What happens at an inquest?
An inquest is held in public and is a formal proceeding. Unlike a court case, there is no prosecution and defence. However, the witnesses may be represented by lawyers.
The coroner decides who to call as a witness. As part of his investigation, the coroner will request a statement from you and may call you as a witness at the inquest. If you are called as a witness, the coroner may ask you to read through your statement, or may take you through the statement in court. You may be asked to produce a report and may not be called as a witness if your evidence is unlikely to be controversial.
“Interested persons” are permitted to ask questions. The coroner will decide who fulfils this criteria. The questions will not be in the nature of a cross-examination, as in other courts. You are not obliged to answer the questions if the answer would incriminate you. If the coroner is not satisfied that all the information is available at the inquest, or the appropriate witnesses are not available at the inquest or there is to be a police investigation into a possible crime, the inquest may be adjourned.

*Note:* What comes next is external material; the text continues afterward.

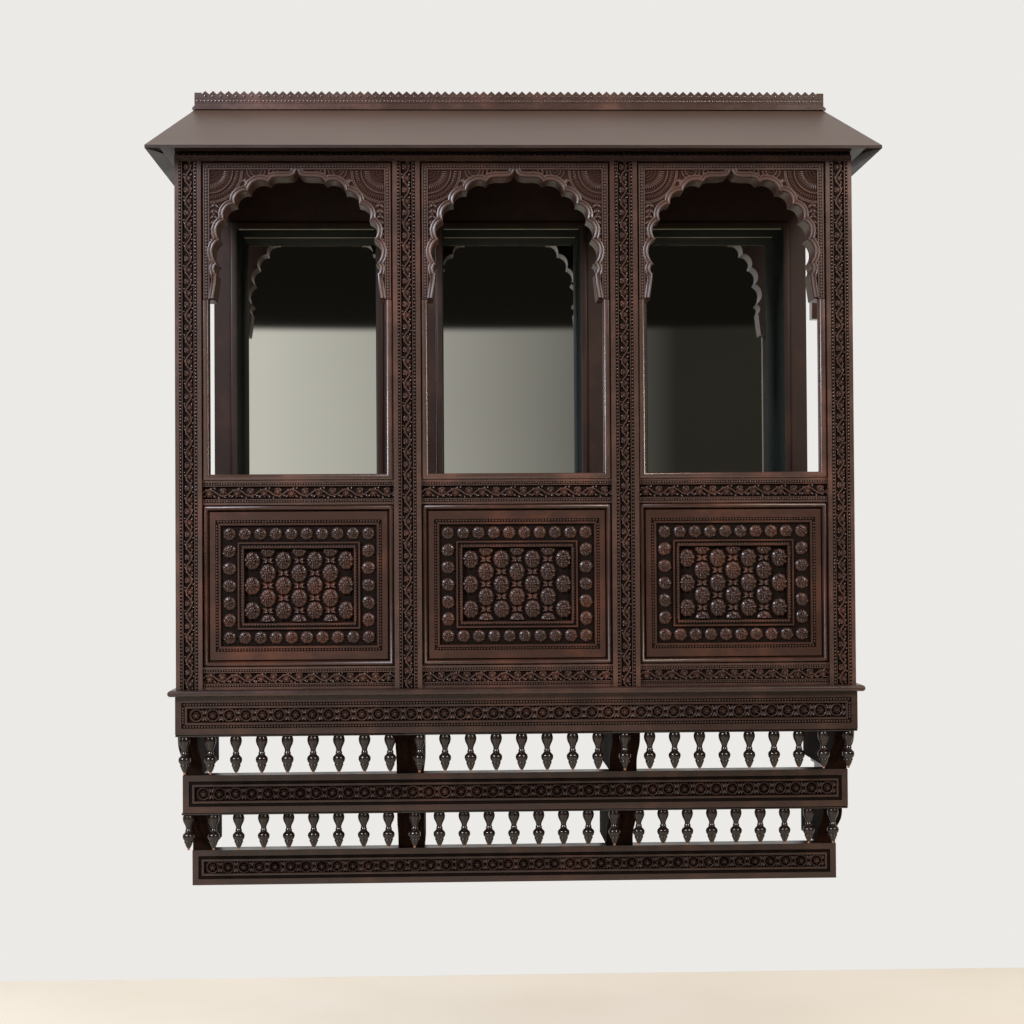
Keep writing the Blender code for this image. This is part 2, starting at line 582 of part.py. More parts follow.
def build_base(material):
    """Ledge board, stepped tiers, consoles and rows of pendants."""
    half = TIER_HALF_WIDTHS[0] + LEDGE_OVERHANG
    depth = TIER_DEPTHS[0] + LEDGE_OVERHANG
    ledge = box_bmesh((-half, -depth, TIER_1_TOP + GAP), (half, 0, BODY_BOTTOM))
    rim = [edge for edge in ledge.edges
           if abs(edge.verts[0].co.z - edge.verts[1].co.z) < 0.0001
           and not all(abs(vert.co.y) < 0.0001 for vert in edge.verts)]
    bmesh.ops.bevel(ledge, geom=rim, offset=(LEDGE_THICKNESS - GAP) * LEDGE_ROUNDING, segments=3,
                    profile=0.5, affect="EDGES", material=-1)
    add_mesh_object("ledge_board", ledge, material)
    for index in range(3):
        low = (-TIER_HALF_WIDTHS[index], -TIER_DEPTHS[index], TIER_BOTTOMS[index])
        high = (TIER_HALF_WIDTHS[index], 0, TIER_TOPS[index])
        tier = box_bmesh(low, high)
        back = face_towards(tier, (0, 1, 0))
        step_in(tier, back, ((TIER_BOARD, 0.0), (0.0, -(TIER_DEPTHS[index] - TIER_BOARD))))
        face = face_towards(tier, (0, -1, 0))
        step_in(tier, face, ((CHANNEL_EDGE, 0.0), (CHANNEL_DEPTH, -CHANNEL_DEPTH)))
        piece = add_mesh_object("tier_%d" % (index + 1), tier, material)
        if index > 0:
            # The two lower tiers are open on top behind a narrow rail.
            reach = TIER_HALF_WIDTHS[index] - TIER_END_RAIL
            rail_back = TIER_TOP_RAIL - TIER_DEPTHS[index]
            opening = add_box("opening", (-reach, rail_back, TIER_TOPS[index] - 2 * TIER_BOARD),
                              (reach, TIER_BOARD, TIER_TOPS[index] + TIER_BOARD), material)
            combine(piece, [opening], "DIFFERENCE")
    for row in range(2):
        build_console_row(row, material)
        build_pendant_row(row, material)


def build_console_row(row, material):
    """Curved blocks from under one tier down to the next one."""
    top = TIER_BOTTOMS[row] - GAP
    bottom = TIER_TOPS[row + 1] + GAP
    nose = -(TIER_DEPTHS[row] - PENDANT_SETBACK - BATTEN_WIDTH / 2 - CONSOLE_CLEARANCE)
    toe = -(TIER_DEPTHS[row + 1] - PENDANT_SETBACK / 2)
    lip = (top - bottom) * CONSOLE_LIP
    outline = [(0, top), (nose, top), (nose, top - lip)]
    for step in range(1, CONSOLE_STEPS):
        share = step / CONSOLE_STEPS
        sweep = share - math.sin(math.tau * share) * CONSOLE_SWAY
        outline.append((nose + (toe - nose) * sweep, top - lip - (top - bottom - 2 * lip) * share))
    outline += [(toe, bottom + lip), (toe, bottom), (0, bottom)]
    end = TIER_HALF_WIDTHS[row + 1] - GAP
    spans = [(-end, -end + END_CONSOLE_WIDTH)]
    spans += [(centre - CONSOLE_WIDTH / 2, centre + CONSOLE_WIDTH / 2) for centre in POST_CENTRES]
    spans += [(end - END_CONSOLE_WIDTH, end)]
    for index, (left, right) in enumerate(spans):
        block = side_plate_bmesh(outline, left, right)
        add_mesh_object("console_%d_%d" % (row + 1, index + 1), block, material)


def pendant_bmesh(length):
    """Turned pendant that hangs from the origin: radius and depth as shares along the profile."""
    profile = ((0.96, -0.12), (0.45, -0.39), (1.0, -0.62), (0.72, -0.76), (0.30, -0.95), (0.22, -1.0))
    line = bmesh.new()
    points = [(0.0, 0.001), (0.80, 0.001)] + [(radius, depth * length) for radius, depth in profile]
    points += [(0.0, -length)]
    corners = [line.verts.new((radius * PENDANT_RADIUS, 0, depth)) for radius, depth in points]
    for first, second in zip(corners, corners[1:]):
        line.edges.new((first, second))
    geometry = line.verts[:] + line.edges[:]
    bmesh.ops.spin(line, geom=geometry, cent=(0, 0, 0), axis=(0, 0, 1), angle=math.tau,
                   steps=PENDANT_SIDES, use_merge=True)
    bmesh.ops.remove_doubles(line, verts=line.verts, dist=0.00001)
    return line


def build_pendant_row(row, material):
    """Three battens, each with a group of turned pendants, that meet midway between two groups."""
    top = TIER_BOTTOMS[row] - GAP
    axis_y = -(TIER_DEPTHS[row] - PENDANT_SETBACK)
    half = TIER_HALF_WIDTHS[row]
    spans = [(first * half, last * half) for first, last in PENDANT_SPANS[row]]
    joints = [(before[1] + after[0]) / 2 for before, after in zip(spans, spans[1:])]
    lefts = [-half] + [joint + GAP / 2 for joint in joints]
    rights = [joint - GAP / 2 for joint in joints] + [half]
    for group, (first, last) in enumerate(spans):
        count = PENDANT_COUNTS[group]
        pitch = (last - first) / (count - 1)
        name = "pendants_%d_%d" % (row + 1, group + 1)
        batten = add_box(name, (lefts[group], axis_y - BATTEN_WIDTH / 2, top - BATTEN_HEIGHT),
                         (rights[group], axis_y + BATTEN_WIDTH / 2, top), material)
        turned = []
        for index in range(count):
            shape = pendant_bmesh(PENDANT_LENGTHS[row])
            place = (first + index * pitch, axis_y, top - BATTEN_HEIGHT)
            bmesh.ops.translate(shape, vec=place, verts=shape.verts)
            turned.append(add_mesh_object("pendant", shape, material))
        combine(batten, turned, "UNION")


def edge_is_diagonal(edge):
    """True for the mitre edges across a flat rim."""
    run = edge.verts[1].co - edge.verts[0].co
    return abs(run.x) > 0.001 and abs(run.z) > 0.001


def build_back(material, silver):
    """Face frame with a deep box for each mirror, open to the front and closed at the wall."""
    front = -BACK_FRAME_DEPTH
    frame_half = HALF_BODY - BACK_FRAME_MARGIN
    frame_top = HEADER_TOP - CEILING_THICKNESS - 2 * GAP
    glass_half = BAY_CLEAR / 2 - MIRROR_MARGIN
    half = glass_half + MIRROR_BOX_WALL
    low = SILL_BOTTOM
    high = SILL_TOP + MIRROR_TOP_HEIGHT + MIRROR_BOX_WALL
    board = add_box("back_frame", (-frame_half, front, BODY_BOTTOM + GAP),
                    (frame_half, front + BACK_FRAME_THICKNESS, frame_top), material)
    holes = []
    for centre in BAY_CENTRES:
        holes.append(add_box("hole", (centre - half - GAP, front - BACK_FRAME_THICKNESS, low - GAP),
                             (centre + half + GAP, front + 2 * BACK_FRAME_THICKNESS, high + GAP), material))
    combine(board, holes, "DIFFERENCE")
    rim_y = front - MIRROR_BOX_PROUD
    glass_back = -MIRROR_BOX_FLOOR - GAP
    for index, centre in enumerate(BAY_CENTRES):
        number = str(index + 1)
        case = box_bmesh((centre - half, rim_y, low), (centre + half, 0, high))
        face = face_towards(case, (0, -1, 0))
        step_in(case, face, ((MIRROR_BOX_WALL, 0.0), (0.0, rim_y + MIRROR_BOX_FLOOR)))
        rim = [edge for edge in case.edges
               if all(abs(vert.co.y - rim_y) < 0.0001 for vert in edge.verts)
               and not edge_is_diagonal(edge)]
        bmesh.ops.bevel(case, geom=rim, offset=MIRROR_BOX_PROUD * RIM_ROUNDING, segments=2, profile=0.5,
                        affect="EDGES", material=-1)
        add_mesh_object("mirror_box_" + number, case, material)
        add_box("mirror_" + number,
                (centre - glass_half + GAP, glass_back - MIRROR_THICKNESS, low + MIRROR_BOX_WALL + GAP),
                (centre + glass_half - GAP, glass_back, high - MIRROR_BOX_WALL - GAP), silver)


def main():
    clear_scene()
    collection = bpy.data.collections.new("oriel_window")
    bpy.context.scene.collection.children.link(collection)
    carved = make_material("carved_teak", (0.030, 0.017, 0.012), 0.32)
    red = make_material("red_teak", (0.060, 0.026, 0.015), 0.36)
    roof = make_material("roof_board", (0.055, 0.040, 0.032), 0.45)
    silver = make_material("mirror_glass", (0.72, 0.74, 0.73), 0.02, 1.0)
    build_roof(roof)
    build_cresting(carved)
    build_header(carved)
    build_posts(carved)
    build_bays(carved, red)
    build_sides(carved, red)
    build_base(carved)
    build_back(carved, silver)


main()
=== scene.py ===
"""Dressed oriel window: carved teak bays, vine rails, fan spandrels, turned pendants and deep mirrors.

Every carved piece is laid out in its own board's directions: u along it, v across it and w out of it.
"""
import math

import bmesh
import bpy
from mathutils import Matrix, Vector


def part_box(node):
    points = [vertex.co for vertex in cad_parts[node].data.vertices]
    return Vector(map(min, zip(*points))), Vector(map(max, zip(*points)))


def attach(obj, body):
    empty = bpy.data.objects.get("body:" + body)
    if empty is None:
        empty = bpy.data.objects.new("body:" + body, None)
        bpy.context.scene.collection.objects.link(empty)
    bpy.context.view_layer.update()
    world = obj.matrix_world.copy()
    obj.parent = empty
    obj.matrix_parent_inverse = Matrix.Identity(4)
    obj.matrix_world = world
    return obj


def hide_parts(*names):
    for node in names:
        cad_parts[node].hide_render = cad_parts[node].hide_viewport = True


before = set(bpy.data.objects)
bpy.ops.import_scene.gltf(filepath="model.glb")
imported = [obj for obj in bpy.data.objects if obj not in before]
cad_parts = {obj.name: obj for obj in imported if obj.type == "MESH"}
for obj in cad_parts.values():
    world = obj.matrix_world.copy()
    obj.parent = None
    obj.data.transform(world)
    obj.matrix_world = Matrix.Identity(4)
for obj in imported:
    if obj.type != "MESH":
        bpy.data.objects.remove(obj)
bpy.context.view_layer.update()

BAYS = (1, 2, 3)
X_AXIS = Vector((1, 0, 0))
Y_AXIS = Vector((0, 1, 0))
Z_AXIS = Vector((0, 0, 1))
BEAD_RADIUS = 0.0031
BEAD_SINK = 0.003               # beads stand in a channel this deep
GROUND_DEPTH = 0.007            # cut ground behind the carving
STEM_RADIUS = 0.0023
SHARP_ANGLE = math.radians(38)
WOOD = 0
GROUND = 1
# slot for the pale lines of painted highlight in the mirror boxes
HIGHLIGHT_SLOT = 2


# Colours and nodes
def colour(hex_code):
    """sRGB hex to the linear colour that the shader wants."""
    parts = [int(hex_code[index:index + 2], 16) / 255 for index in (1, 3, 5)]
    linear = [part / 12.92 if part <= 0.04045 else ((part + 0.055) / 1.055) ** 2.4 for part in parts]
    return tuple(linear) + (1.0,)


def add_node(tree, kind, settings=None, links=None):
    """One node with its settings, and links from other nodes' sockets into its inputs."""
    node = tree.nodes.new(kind)
    for key, value in (settings or {}).items():
        if isinstance(key, str) and hasattr(node, key):
            setattr(node, key, value)
        else:
            node.inputs[key].default_value = value
    for key, socket in (links or {}).items():
        tree.links.new(socket, node.inputs[key])
    return node


def new_material(name):
    material = bpy.data.materials.new(name)
    material.use_nodes = True
    tree = material.node_tree
    shader = tree.nodes["Principled BSDF"]
    return material, tree, shader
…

Prevention of future deaths
Following the inquest, the coroner can write a report in cases where the evidence suggests that further avoidable deaths could occur and that, in the coroner’s opinion, preventative action should be taken. The report will be sent to the person or authority who may have the power to take the appropriate steps to reduce the risk, and they have a mandatory duty to reply within 56 days. These reports, formerly known as Rule 43, are now routinely published on www.judiciary.gov.uk. This means that, for the first time, the public will have access to these reports in a searchable and readable format.